The operational consequences are familiar to many finance leaders. Version-control issues become recurring problems. Reconciliations require repeated manual intervention. Reporting cycles become dependent on a handful of individuals who understand how a complex workbook is structured. Business users create local workarounds to compensate for limitations in the broader planning process.

In one planning environment, incorrect values flowed through a reporting process that supported downstream stakeholders. A technical correction existed, but implementing the change carried risk because multiple dependent processes were already operating in production. Fortunately, a controlled override mechanism prevented the issue from escalating further.

That experience changed how I think about finance technology.

The lesson was not that automation solves every problem. It was that governance matters just as much as technology. A well-governed process with appropriate controls is often more valuable than a sophisticated model that lacks operational discipline.

This is one reason many finance organizations are investing in more structured planning environments. The objective is not merely to automate calculations. It is to establish clear processes around how assumptions are maintained, how changes are reviewed and how reporting outputs are governed.

Yet finance leaders should avoid treating technology as a cure-all.

The conversation around finance transformation often creates the impression that every organization needs a large-scale planning platform. In reality, the answer depends heavily on organizational complexity.

Not every company needs enterprise-connected planning.

A single-entity organization with stable operations, limited regulatory requirements and relatively straightforward planning processes may be better served by disciplined spreadsheet practices than by an expensive technology implementation. Strong controls, clear ownership, standardized templates, Power Query and documented governance can often provide meaningful benefits without introducing additional complexity.

I have also seen situations where organizations spent significant time addressing integration challenges that never existed when planning activities were managed through spreadsheets.

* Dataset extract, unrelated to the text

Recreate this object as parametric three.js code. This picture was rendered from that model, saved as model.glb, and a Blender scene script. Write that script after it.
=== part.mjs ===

Technology can solve certain problems while simultaneously creating new ones.

The question should never be whether spreadsheets are good or bad.

The question is whether the planning environment matches the complexity of the business.

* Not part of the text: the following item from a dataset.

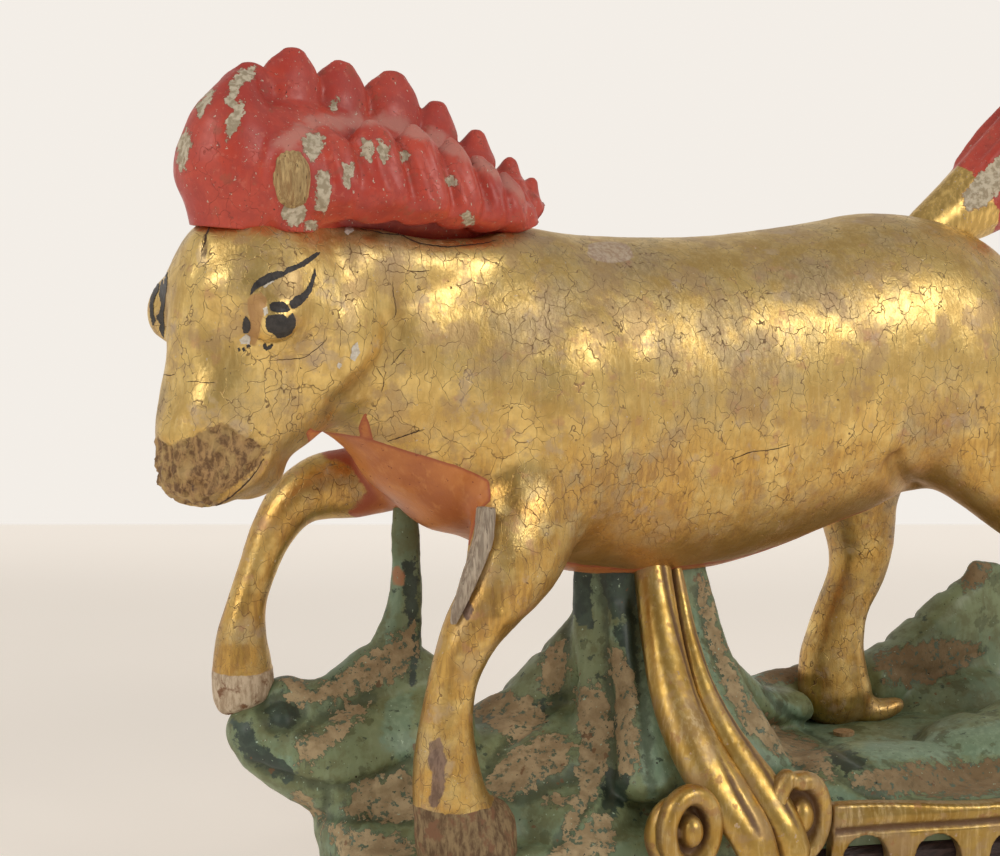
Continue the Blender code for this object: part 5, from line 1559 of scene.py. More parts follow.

Importance of AI governance

Artificial intelligence adds another dimension to this discussion. Many finance professionals worry that AI will eventually replace planning and analysis roles. I believe that concern misses the bigger issue.

AI is already capable of summarizing reports, identifying anomalies and accelerating certain administrative activities. These capabilities will continue to improve.

However, finance organizations still require people to define business logic, evaluate assumptions, oversee controls, manage governance processes and take accountability for decisions. Those responsibilities cannot simply be delegated to an algorithm.

In fact, the increasing use of AI may make governance even more important. Faster insights are only valuable if the underlying data, assumptions and reporting structures remain trustworthy.

The future of FP&A will not be determined by whether organizations adopt AI. It will be determined by whether finance teams can build operating models that scale with business complexity while maintaining control, transparency and accountability.

Spreadsheets will remain part of finance for many years to come. They are not disappearing.

But organizations that continue treating spreadsheets as the primary infrastructure for increasingly complex planning environments may eventually discover that the cost of maintaining those processes exceeds the cost of modernizing them.